#### OBJECTIVE
Extract each line where the string "this" shows up.

#### SOURCE DATA
________________________________________

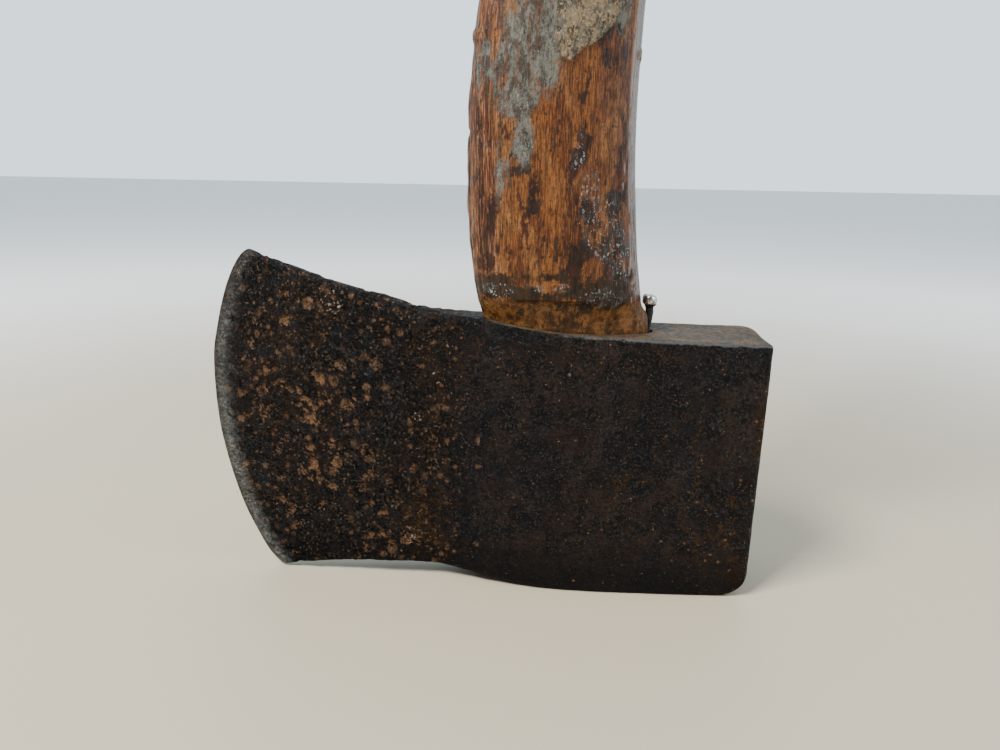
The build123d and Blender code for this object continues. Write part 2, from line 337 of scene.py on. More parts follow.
def head_surface():
    """The head's skin before wear, as rings of rounded sections from the bit to the poll.

    Each ring's X bends with the bit's arc near the edge and straightens by the eye. Both
    ends are closed by a grid drawn straight across from front cheek to back cheek.
    """
    weights = section_weights()
    stations = head_stations()[:, None]
    bend = 1 - ramp(stations, BIT_X, 10 * MM)
    low_w, high_w, low_round_w, high_round_w = weights[:4]
    height = high_w * HEEL_HEIGHT * np.ones_like(stations)
    for _ in range(HEIGHT_PASSES):
        x = stations + bend * (bit_x(np.clip(height, 0, HEEL_HEIGHT)) - BIT_X)
        from_bit = x - bit_x(np.clip(height, 0, HEEL_HEIGHT))
        from_poll = POLL_X - x
        on_blade = 1 - ramp(x, SHOULDER_X - 6 * MM, SHOULDER_X + 14 * MM)
        upright_edge = np.where(weights[4] > 0, POLL_BACK_EDGE, POLL_EDGE)
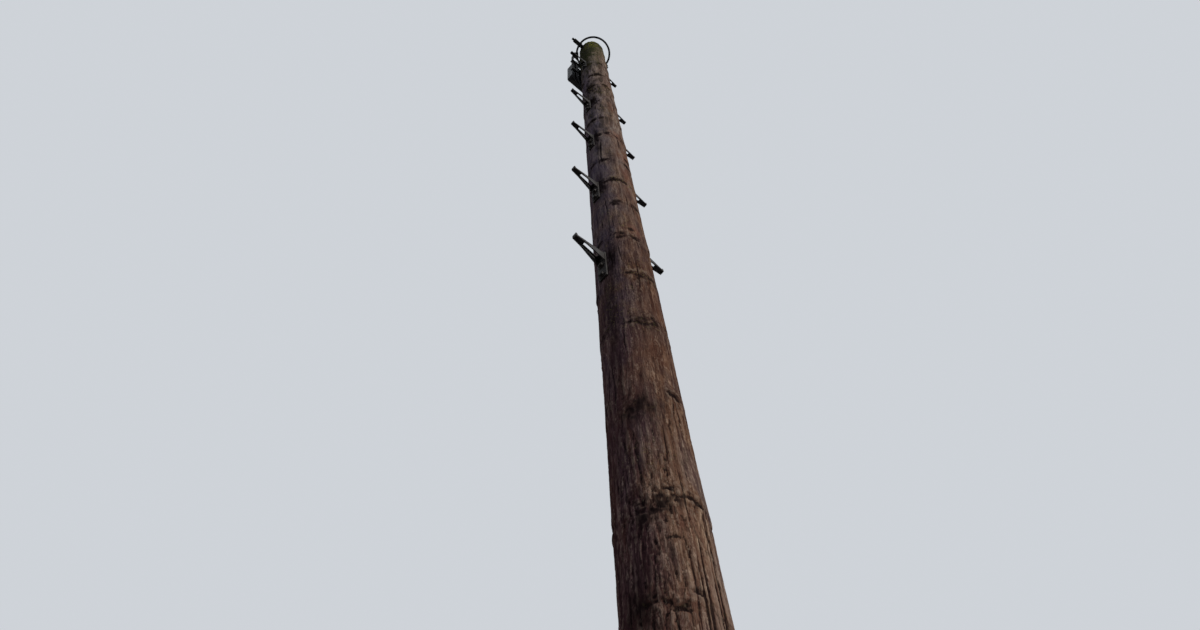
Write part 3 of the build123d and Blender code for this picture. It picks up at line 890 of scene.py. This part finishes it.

________________________________________

#### EXPECTED ANSWER
The build123d and Blender code for this object continues. Write part 2, from line 337 of scene.py on. More parts follow.
Write part 3 of the build123d and Blender code for this picture. It picks up at line 890 of scene.py. This part finishes it.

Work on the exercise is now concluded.